Popping over from the wonderful Miss A's blog to say hello. Your daughter is lovely, absolutely lovely and everything that you say about her makes you lovely, too. I have four daughters which makes me incredibly partial to girls and to being a mother, as well. Honestly, there was never a day in my conscious life when I didn't visualize myself becoming a mother. For me, it was always a need and never really a choice. I could have gone on to have a fifth child except that number one, my doctor told me more than four C-sections could be very dangerous to my health(I had four) and number two, my dear husband was FINISHED and quite content with four. But there are days now that we are both quickly approaching 50 that we talk about adopting an older child...Just when things are getting a lot easier and we are almost finished being responsible for anyone other than ourselves!

As for your friend, we change, some of us at different rates and some of us, maybe never. I had to make some breaks once I became a momma. When you have a child, it is often necessary to make a clearing in one's life.

Enjoy your beautiful little angel daughter!

Laura Mauk said...

@MissA, You are right. And I definitely have compassion or perspective when it comes to having and not having children. I didn't have Sabine until I was 38 and there were times when I thought I would never get married or have children. And I have a handful of friends who have none or just one child...and lots of friends who aren't basking in motherhood necessarily. I think that for me, this Dear Stella post, was sort of about coming clean to myself mostly, about how I'm finally enjoying motherhood instead of it kicking my ass (I really really struggled when Sabine was first born--was so lonely and exhausted and didn't think I could manage it). I'm usually pretty sarcastic, dry and somewhat jaded. So this was my sappy way of letting go and indulging in the warmth and the goodness--finally.

Laura Mauk said...

@Debra Such wise words and so nice to hear about your experience. Really.
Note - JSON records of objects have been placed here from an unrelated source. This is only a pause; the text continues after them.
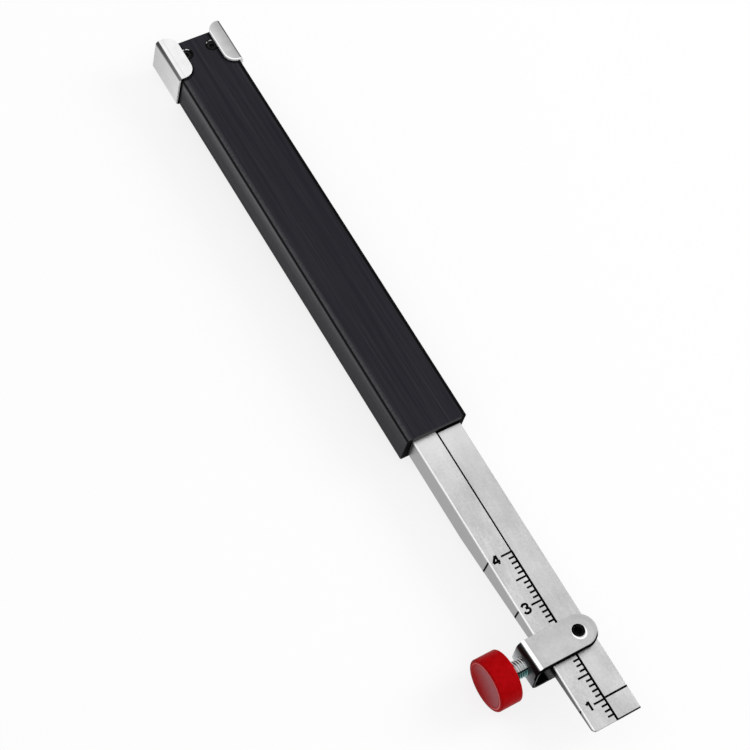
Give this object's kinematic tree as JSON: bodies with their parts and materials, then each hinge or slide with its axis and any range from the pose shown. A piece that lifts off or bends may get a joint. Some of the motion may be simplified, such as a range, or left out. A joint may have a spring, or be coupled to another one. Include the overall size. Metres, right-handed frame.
{
  "type": "weld gauge",
  "caption": "Slim gauge: steel bars slide side by side in a black sleeve, with wedge tips marked in millimetres, a screw clip with a red thumb knob, and folded steel feet.",
  "frame": {"origin": "middle of the outline in X and Y, on the surface that the gauge lies on, on its back", "axes": "+Y along the bars from the wedge tips to the feet, +Z out of the marked front face, +X to the right as the marks are read, away from the knob"},
  "size_m": [0.023, 0.153, 0.0098],
  "materials": {
    "black_anodised": "satin anodised",
    "stainless": "fine brushed",
    "foot_steel": "satin",
    "clip_steel": "satin",
    "black_steel": "black oxide",
    "zinc_steel": "zinc plated",
    "red_plastic": "semi-gloss"
  },
  "bodies": {
    "handle": {"sleeve": "black_anodised", "scale_bar": "stainless", "left_foot": "foot_steel", "left_foot_lug": "foot_steel", "left_set_screw": "black_steel", "right_stop_screw": "black_steel"},
    "slider": {"sliding_bar": "stainless", "right_foot": "foot_steel", "right_foot_lug": "foot_steel", "clamp_clip": "clip_steel", "clip_pin": "black_steel"},
    "screw": {"thumb_screw": "zinc_steel"},
    "knob": {"thumb_knob": "red_plastic"}
  },
  "joints": [
    {"name": "bar_slide", "type": "slide", "parent": "handle", "child": "slider", "axis": [0, 1, 0], "range_m": [0, 0.03]},
    {"name": "screw_travel", "type": "slide", "parent": "slider", "child": "screw", "axis": [-1, 0, 0], "range_m": [0, 0.001]},
    {"name": "knob_turn", "type": "hinge", "parent": "screw", "child": "knob", "pos_m": [-0.0093, -0.06055, 0.0049], "axis": [-1, 0, 0], "range_deg": [0, 720]}
  ],
  "couplings": [
    {"joint": "knob_turn", "follows": "screw_travel", "rad_per_m": 12566}
  ]
}
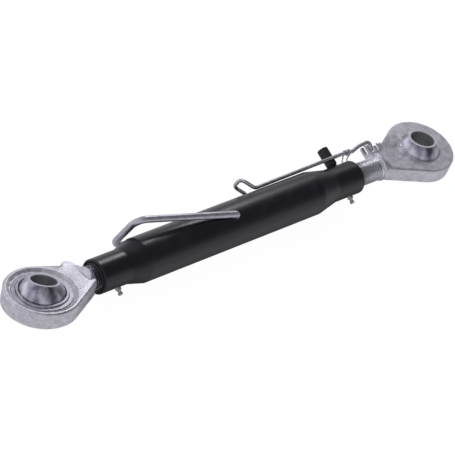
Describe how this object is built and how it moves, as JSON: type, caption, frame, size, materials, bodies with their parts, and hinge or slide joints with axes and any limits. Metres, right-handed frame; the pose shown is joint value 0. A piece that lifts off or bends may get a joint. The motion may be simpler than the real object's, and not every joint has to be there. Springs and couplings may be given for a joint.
{
  "type": "tractor top link",
  "caption": "Turnbuckle top link: threaded eye rods with swivel ball ends in a swaged tube that a bail handle turns and a wire latch locks.",
  "frame": {"origin": "centre of the left swivel ball's bore", "axes": "+X along the tube towards the right eye, +Z square to the left eye's face on its ring side"},
  "size_m": [0.7565, 0.1007, 0.0851],
  "materials": {
    "black_paint": "satin black paint over steel tube",
    "forged_zinc": "zinc-plated forging with machined faces",
    "ball_steel": "hardened and polished ball",
    "plated_wire": "bright zinc-plated wire and rod",
    "black_rubber": "matte moulded rubber",
    "spring_steel": "dull spring wire",
    "nipple_steel": "yellow-grey plated steel"
  },
  "bodies": {
    "tube": {"barrel_tube": "black_paint", "left_wiper": "black_rubber", "right_wiper": "black_rubber", "left_nipple_body": "nipple_steel", "right_nipple_body": "nipple_steel", "left_nipple_ball": "ball_steel", "right_nipple_ball": "ball_steel", "left_nipple_spring": "spring_steel", "right_nipple_spring": "spring_steel", "latch_pivot_ear": "black_paint", "guide_post": "nipple_steel", "post_sleeve": "black_rubber", "latch_spring": "spring_steel"},
    "left_rod": {"left_eye_rod": "forged_zinc", "left_retaining_ring": "forged_zinc"},
    "right_rod": {"right_eye_rod": "forged_zinc", "right_retaining_ring": "forged_zinc"},
    "left_ball": {"left_swivel_ball": "ball_steel"},
    "right_ball": {"right_swivel_ball": "ball_steel"},
    "bail": {"bail_handle": "plated_wire"},
    "latch": {"latch_bow": "plated_wire"}
  },
  "joints": [
    {"name": "right_rod_slide", "type": "slide", "parent": "tube", "child": "right_rod", "axis": [1, 0, 0], "range_m": [-0.005, 0.09]},
    {"name": "left_rod_slide", "type": "slide", "parent": "tube", "child": "left_rod", "axis": [-1, 0, 0], "range_m": [-0.005, 0.09]},
    {"name": "left_ball_tilt", "type": "hinge", "parent": "left_rod", "child": "left_ball", "pos_m": [0, 0, 0], "axis": [-0.7096, 0.7046, 0], "range_deg": [-34.5, 5.5]},
    {"name": "right_ball_tilt", "type": "hinge", "parent": "right_rod", "child": "right_ball", "pos_m": [0.6615, 0, 0], "axis": [-0.9744, 0.2205, 0.0445], "range_deg": [-27.6, 12.4]},
    {"name": "bail_swing", "type": "hinge", "parent": "tube", "child": "bail", "pos_m": [0.301, 0, 0], "axis": [0, 0.4848, -0.8746], "range_deg": [-1.5, 140]},
    {"name": "latch_lift", "type": "hinge", "parent": "tube", "child": "latch", "pos_m": [0.369, 0.03488, -0.00191], "axis": [0, -0.4617, 0.887], "range_deg": [0, 4], "stiffness_Nm_per_rad": 2, "springref_deg": -5.73, "deforming": ["latch_spring"]}
  ],
  "couplings": [
    {"joint": "left_rod_slide", "follows": "right_rod_slide", "ratio": 1}
  ]
}
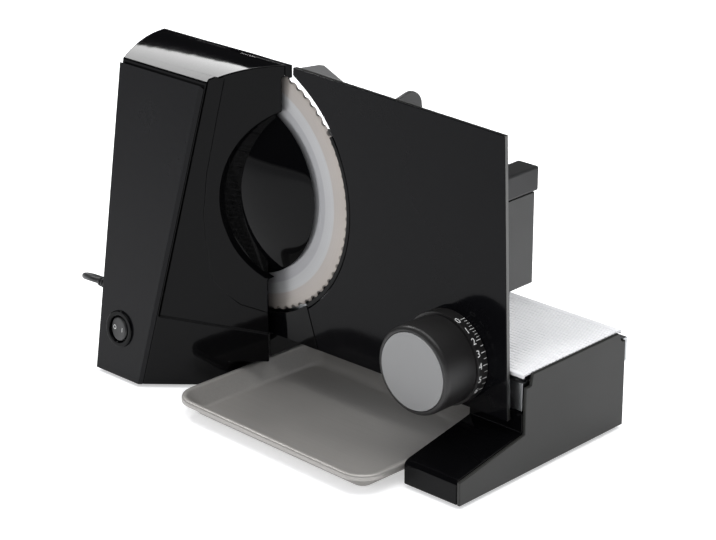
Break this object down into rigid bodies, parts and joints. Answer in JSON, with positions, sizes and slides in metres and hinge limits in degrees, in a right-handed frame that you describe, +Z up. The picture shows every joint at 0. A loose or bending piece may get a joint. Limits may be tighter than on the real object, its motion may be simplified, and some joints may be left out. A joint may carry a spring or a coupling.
{
  "type": "food slicer",
  "caption": "Electric food slicer with a toothed round blade, gauge plate, setting knob, hand guard carriage, steel deck and tray.",
  "frame": {"origin": "middle of the slicer's box without its cord, on the table", "axes": "+Z up, +X right along the blade's plane, +Y away from the user"},
  "size_m": [0.3629, 0.3216, 0.2209],
  "materials": {
    "gloss_black": "gloss",
    "satin_black": "satin",
    "charcoal_plate": "gloss",
    "dark_grey": "satin",
    "steel": "brushed",
    "blade_steel": "ground",
    "aluminium": "satin",
    "silver_disc": "satin",
    "bronze": "satin",
    "nylon": "satin",
    "rubber": "matte"
  },
  "bodies": {
    "base": {"base_left_block": "gloss_black", "base_right_foot": "gloss_black", "blade_guard": "gloss_black", "carriage_guide": "aluminium", "cord_coil": "rubber", "cord_tube": "rubber", "deck_plate": "steel", "deck_rail": "aluminium", "deck_spacer_1": "satin_black", "deck_spacer_2": "satin_black", "deck_spacer_3": "satin_black", "foot_side_panel": "dark_grey", "gear_bush": "bronze", "gear_housing": "gloss_black", "guard_screw_1": "steel", "guard_screw_2": "steel", "guard_screw_3": "steel", "motor_bracket": "steel", "motor_can": "steel", "plug": "rubber", "rubber_foot_1": "rubber", "rubber_foot_2": "rubber", "rubber_foot_3": "rubber", "rubber_foot_4": "rubber", "rubber_foot_5": "rubber", "rubber_foot_6": "rubber", "rubber_foot_7": "rubber", "slide_block": "aluminium", "strain_relief": "rubber", "switch_bezel": "satin_black", "tower_face_panel": "satin_black", "tower_shell": "gloss_black"},
    "blade": {"blade": "blade_steel", "blade_screw": "steel", "drive_gear": "nylon"},
    "rotor": {"worm_shaft": "steel"},
    "gauge": {"gauge_plate": "charcoal_plate", "finger_guard": "charcoal_plate", "guide_rod_1": "steel", "guide_rod_2": "steel"},
    "knob": {"knob_grip": "satin_black", "knob_disc": "silver_disc", "dial_ring": "satin_black", "knob_shaft": "steel", "knob_clip": "steel", "knob_pinion": "nylon"},
    "spindle": {"spindle": "steel"},
    "carriage": {"carriage_runner": "dark_grey", "carriage_left_wall": "dark_grey", "carriage_right_wall": "dark_grey", "carriage_back_wall": "dark_grey", "carriage_grip": "satin_black", "pusher_rail": "steel"},
    "pusher": {"food_pusher": "satin_black"},
    "rocker": {"switch_rocker": "satin_black"},
    "tray": {"slice_tray": "steel"}
  },
  "joints": [
    {"name": "blade_spin", "type": "hinge", "parent": "base", "child": "blade", "pos_m": [-0.0693, -0.01661, 0.134], "axis": [0, 1, 0], "continuous": true},
    {"name": "motor_spin", "type": "hinge", "parent": "base", "child": "rotor", "pos_m": [-0.1156, -0.02611, 0.134], "axis": [0, 0.1461, 0.9893], "continuous": true},
    {"name": "gauge_slide", "type": "slide", "parent": "base", "child": "gauge", "axis": [0, -1, 0], "range_m": [0, 0.02]},
    {"name": "knob_turn", "type": "hinge", "parent": "gauge", "child": "knob", "pos_m": [0.1042, -0.01661, 0.0665], "axis": [0, -1, 0], "range_deg": [0, 314]},
    {"name": "spindle_turn", "type": "hinge", "parent": "gauge", "child": "spindle", "pos_m": [0.1042, -0.01661, 0.054], "axis": [0, -1, 0], "range_deg": [-314, 0]},
    {"name": "carriage_slide", "type": "slide", "parent": "base", "child": "carriage", "axis": [1, 0, 0], "range_m": [-0.125, 0.088]},
    {"name": "pusher_slide", "type": "slide", "parent": "carriage", "child": "pusher", "axis": [0, -1, 0], "range_m": [0, 0.07]},
    {"name": "switch_rock", "type": "hinge", "parent": "base", "child": "rocker", "pos_m": [-0.1301, -0.0811, 0.03385], "axis": [0, 0.1461, 0.9893], "range_deg": [0, 14]},
    {"name": "tray_slide", "type": "slide", "parent": "base", "child": "tray", "axis": [-0.0349, -0.9994, 0], "range_m": [0, 0.12]}
  ],
  "couplings": [
    {"joint": "motor_spin", "follows": "blade_spin", "ratio": 20},
    {"joint": "knob_turn", "follows": "gauge_slide", "rad_per_m": 274},
    {"joint": "spindle_turn", "follows": "gauge_slide", "rad_per_m": -274}
  ]
}
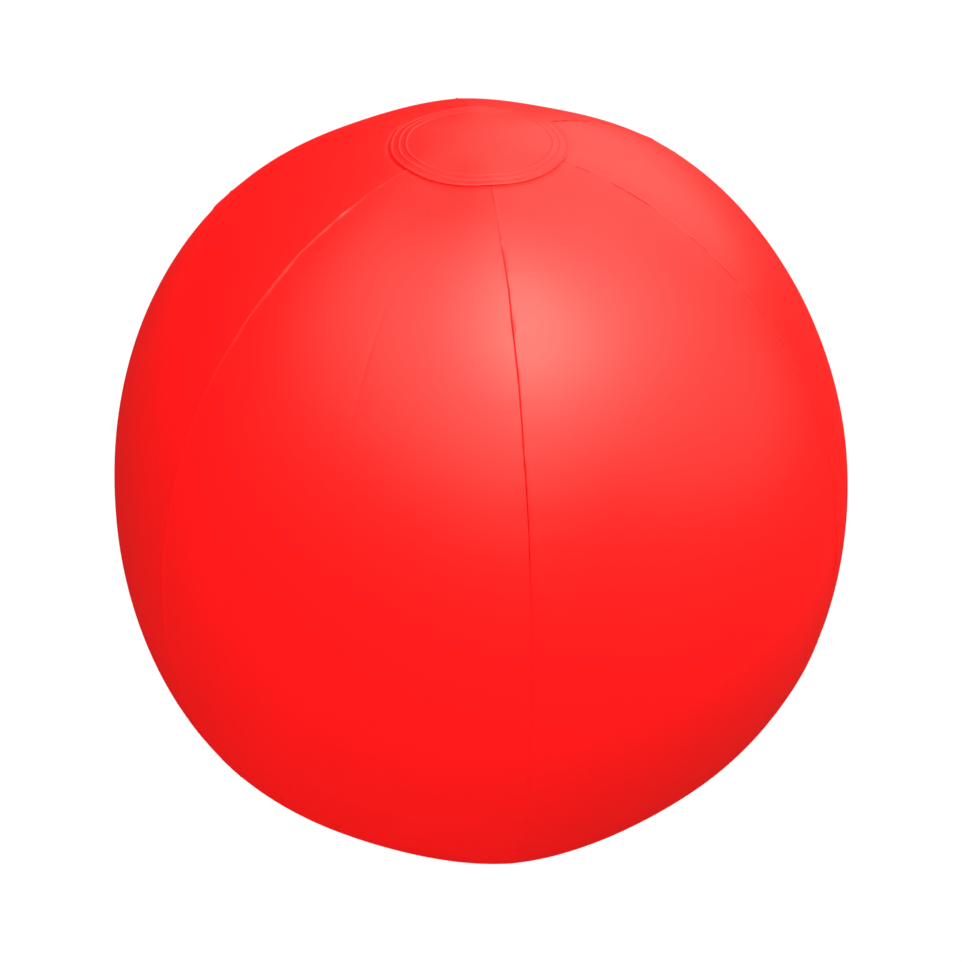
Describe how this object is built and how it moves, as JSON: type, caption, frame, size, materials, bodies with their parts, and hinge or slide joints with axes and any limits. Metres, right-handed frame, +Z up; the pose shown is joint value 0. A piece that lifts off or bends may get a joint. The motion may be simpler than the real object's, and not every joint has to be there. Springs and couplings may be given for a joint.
{
  "type": "inflatable beach ball",
  "caption": "Inflatable ball of welded film gores with polar caps and a push-in valve with a hinged stopper and a one-way flap.",
  "frame": {"origin": "Centre of the flat that the ball rests on, at the middle of the lower polar cap.", "axes": "+Z up along the polar axis through both caps; -Y towards the front, where one gore seam lies 7 degrees towards +X; the valve is on the back, towards -X and +Y."},
  "size_m": [0.28, 0.28, 0.2892],
  "materials": {
    "red_film": "satin",
    "valve_vinyl": "satin"
  },
  "bodies": {
    "ball": {"gore_panel_1": "red_film", "gore_panel_2": "red_film", "gore_panel_3": "red_film", "gore_panel_4": "red_film", "gore_panel_5": "red_film", "gore_panel_6": "red_film", "top_cap": "red_film", "bottom_cap": "red_film", "valve_flange": "valve_vinyl", "valve_cuff": "valve_vinyl"},
    "valve_stem": {"valve_stem": "valve_vinyl", "valve_strap": "valve_vinyl"},
    "stopper": {"valve_stopper": "valve_vinyl"},
    "check_flap": {"valve_check_flap": "valve_vinyl"}
  },
  "joints": [
    {"name": "valve_slide", "type": "slide", "parent": "ball", "child": "valve_stem", "axis": [-0.5381, 0.7079, 0.4575], "range_m": [0, 0.013], "deforming": ["valve_cuff"]},
    {"name": "stopper_hinge", "type": "hinge", "parent": "valve_stem", "child": "stopper", "pos_m": [-0.07313, 0.09621, 0.22257], "axis": [0.7961, 0.6052, 0], "range_deg": [0, 145], "deforming": ["valve_strap"]},
    {"name": "flap_hinge", "type": "hinge", "parent": "valve_stem", "child": "check_flap", "pos_m": [-0.06446, 0.08481, 0.21062], "axis": [-0.7961, -0.6052, 0], "range_deg": [0, 60], "stiffness_Nm_per_rad": 0.0001}
  ]
}
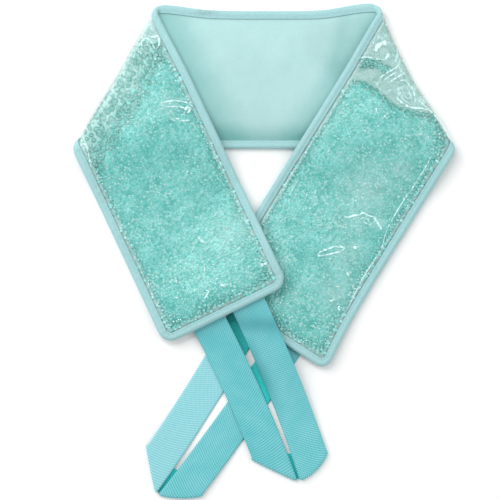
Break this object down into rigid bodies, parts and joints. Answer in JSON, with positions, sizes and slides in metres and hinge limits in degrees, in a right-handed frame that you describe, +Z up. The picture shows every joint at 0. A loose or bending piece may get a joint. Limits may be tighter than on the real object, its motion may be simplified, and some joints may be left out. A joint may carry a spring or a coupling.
{
  "type": "hot and cold neck wrap",
  "caption": "Soft U-shaped neck wrap laid flat: a bead-filled clear pouch on plush backing with bound edges, both arms folded forward, each ending in a flat webbing loop.",
  "frame": {"origin": "middle of the back section's underside, on the surface that the wrap lies on", "axes": "+X along the back section towards the picture's right, -Y along the two folded arms to the loops, +Z up from the table"},
  "size_m": [0.3531, 0.4549, 0.0255],
  "materials": {
    "plush": "short plush pile",
    "beads": "wet gel beads",
    "film": "clear soft film",
    "tape": "fine twill",
    "webbing": "woven webbing"
  },
  "bodies": {
    "root": {"plush_backing": "plush", "bead_fill": "beads", "clear_front_film": "film", "edge_binding": "tape", "strap_loop_left": "webbing", "strap_loop_right": "webbing"}
  },
  "joints": []
}
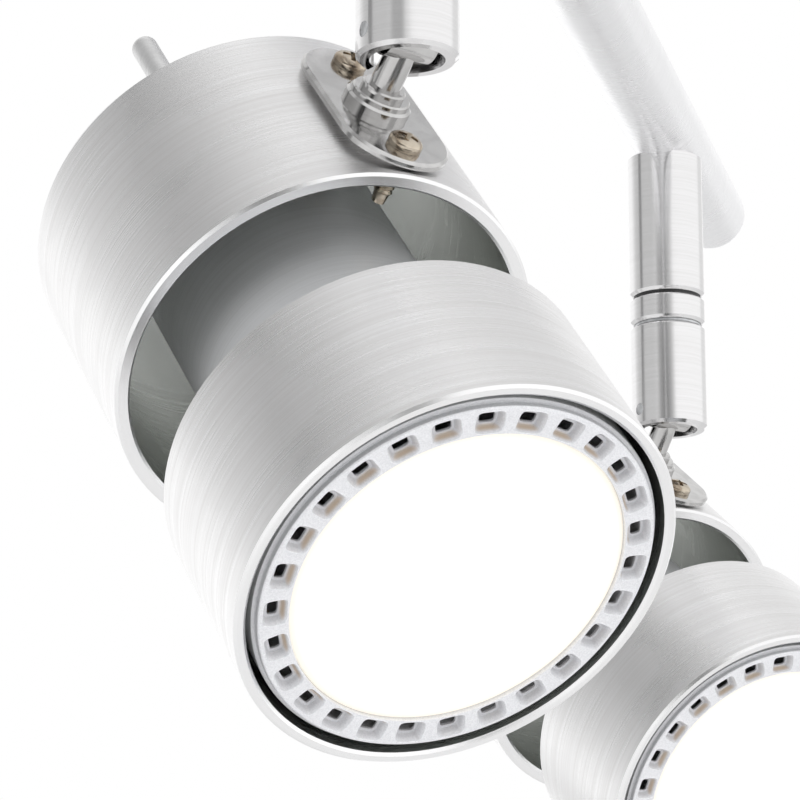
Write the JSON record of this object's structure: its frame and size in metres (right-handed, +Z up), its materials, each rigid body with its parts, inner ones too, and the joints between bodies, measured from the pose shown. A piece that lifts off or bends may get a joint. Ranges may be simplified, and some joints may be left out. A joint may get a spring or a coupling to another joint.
{
  "type": "track lighting fixture",
  "caption": "Ceiling spotlight bar: round canopy, horizontal tube, stems with swivelling and tilting cylindrical metal heads, each split into a front ring and a rear cup on a neck.",
  "frame": {"origin": "middle of the canopy's back, in the ceiling plane", "axes": "+Z up, out of the fixture's back into the ceiling; +X along the bar, from the near head to the far head; +Y across the bar, away from the side the heads face"},
  "size_m": [0.289, 0.1031, 0.1837],
  "materials": {
    "plate_steel": "zinc-plated pressed steel",
    "canopy_steel": "satin nickel, brushed round the rim",
    "bar_steel": "satin nickel, brushed round the tube",
    "stem_chrome": "polished with bright edges",
    "head_aluminium": "turned, fine lines round the shell",
    "saddle_chrome": "mirror polished",
    "screw_brass": "pale nickelled brass",
    "screw_steel": "zinc-plated",
    "bush_plastic": "self-lubricating black plastic",
    "grommet_rubber": "soft black",
    "block_plastic": "moulded, off-white",
    "holder_plastic": "heat-resistant, off-white",
    "lead_sleeve": "smooth insulation",
    "lamp_silver": "silver paint on fine-grained casting",
    "diffuser_white": "frosted, lit from behind",
    "lamp_white": "smooth white",
    "pin_nickel": "nickel-plated contact"
  },
  "bodies": {
    "fixture": {"mounting_plate": "plate_steel", "entry_grommet": "grommet_rubber", "canopy_cover": "canopy_steel", "canopy_screws": "screw_steel", "canopy_posts": "canopy_steel", "post_nuts": "screw_steel", "support_bar": "bar_steel", "bar_end_caps": "bar_steel", "terminal_block": "block_plastic", "terminal_screws": "screw_steel", "supply_leads": "lead_sleeve", "stem_sleeve_near": "stem_chrome", "stem_stud_near": "screw_steel", "pivot_bush_near": "bush_plastic", "swivel_collar_near": "stem_chrome", "stem_sleeve_far": "stem_chrome", "stem_stud_far": "screw_steel", "pivot_bush_far": "bush_plastic", "swivel_collar_far": "stem_chrome"},
    "swivel_near": {"swivel_barrel_near": "stem_chrome", "swivel_spindle_near": "screw_steel", "friction_washer_near": "screw_steel", "spindle_nut_near": "screw_steel", "tilt_axle_near": "screw_steel"},
    "head_near": {"tilt_arm_near": "saddle_chrome", "saddle_plate_near": "saddle_chrome", "saddle_screws_near": "screw_brass", "arm_nut_near": "screw_steel", "rear_cup_near": "head_aluminium", "neck_tube_near": "head_aluminium", "front_ring_near": "head_aluminium", "aiming_peg_near": "head_aluminium", "rear_screws_near": "screw_steel", "lampholder_near": "holder_plastic", "head_leads_near": "lead_sleeve"},
    "lamp_near": {"lamp_housing_near": "lamp_silver", "lamp_diffuser_near": "diffuser_white", "lamp_base_near": "lamp_white", "lamp_pins_near": "pin_nickel"},
    "swivel_far": {"swivel_barrel_far": "stem_chrome", "swivel_spindle_far": "screw_steel", "friction_washer_far": "screw_steel", "spindle_nut_far": "screw_steel", "tilt_axle_far": "screw_steel"},
    "head_far": {"tilt_arm_far": "saddle_chrome", "saddle_plate_far": "saddle_chrome", "saddle_screws_far": "screw_brass", "arm_nut_far": "screw_steel", "rear_cup_far": "head_aluminium", "neck_tube_far": "head_aluminium", "front_ring_far": "head_aluminium", "aiming_peg_far": "head_aluminium", "rear_screws_far": "screw_steel", "lampholder_far": "holder_plastic", "head_leads_far": "lead_sleeve"},
    "lamp_far": {"lamp_housing_far": "lamp_silver", "lamp_diffuser_far": "diffuser_white", "lamp_base_far": "lamp_white", "lamp_pins_far": "pin_nickel"}
  },
  "joints": [
    {"name": "pan_near", "type": "hinge", "parent": "fixture", "child": "swivel_near", "pos_m": [-0.0925, 0, -0.09595], "axis": [0, 0, 1], "range_deg": [-126.6, 213.4]},
    {"name": "tilt_near", "type": "hinge", "parent": "swivel_near", "child": "head_near", "pos_m": [-0.0925, 0, -0.09595], "axis": [0.7266, -0.6871, 0], "range_deg": [-48.25, 41.75]},
    {"name": "lamp_twist_near", "type": "hinge", "parent": "head_near", "child": "lamp_near", "pos_m": [-0.07297, 0.02065, -0.12132], "axis": [-0.4575, -0.4838, -0.7461], "range_deg": [0, 25]},
    {"name": "pan_far", "type": "hinge", "parent": "fixture", "child": "swivel_far", "pos_m": [0.0925, 0, -0.09595], "axis": [0, 0, 1], "range_deg": [-127, 213]},
    {"name": "tilt_far", "type": "hinge", "parent": "swivel_far", "child": "head_far", "pos_m": [0.0925, 0, -0.09595], "axis": [0.7314, -0.682, 0], "range_deg": [-38, 52]},
    {"name": "lamp_twist_far", "type": "hinge", "parent": "head_far", "child": "lamp_far", "pos_m": [0.1085, 0.01716, -0.12597], "axis": [-0.5374, -0.5763, -0.6157], "range_deg": [0, 25]}
  ]
}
I think that the blog world is about a million times more rich and productive because I am hearing perspectives from people that have such varied experiences and it makes you think, have compassion...overall, makes me a better person.

I don't think I thought that I or my life would change as much as it has since having a child. How could I have known that? It was at first terrifying. But as I was writing to MissA, I think I'm finally coming into the feels wonderful part of it...and am just so thankful for that.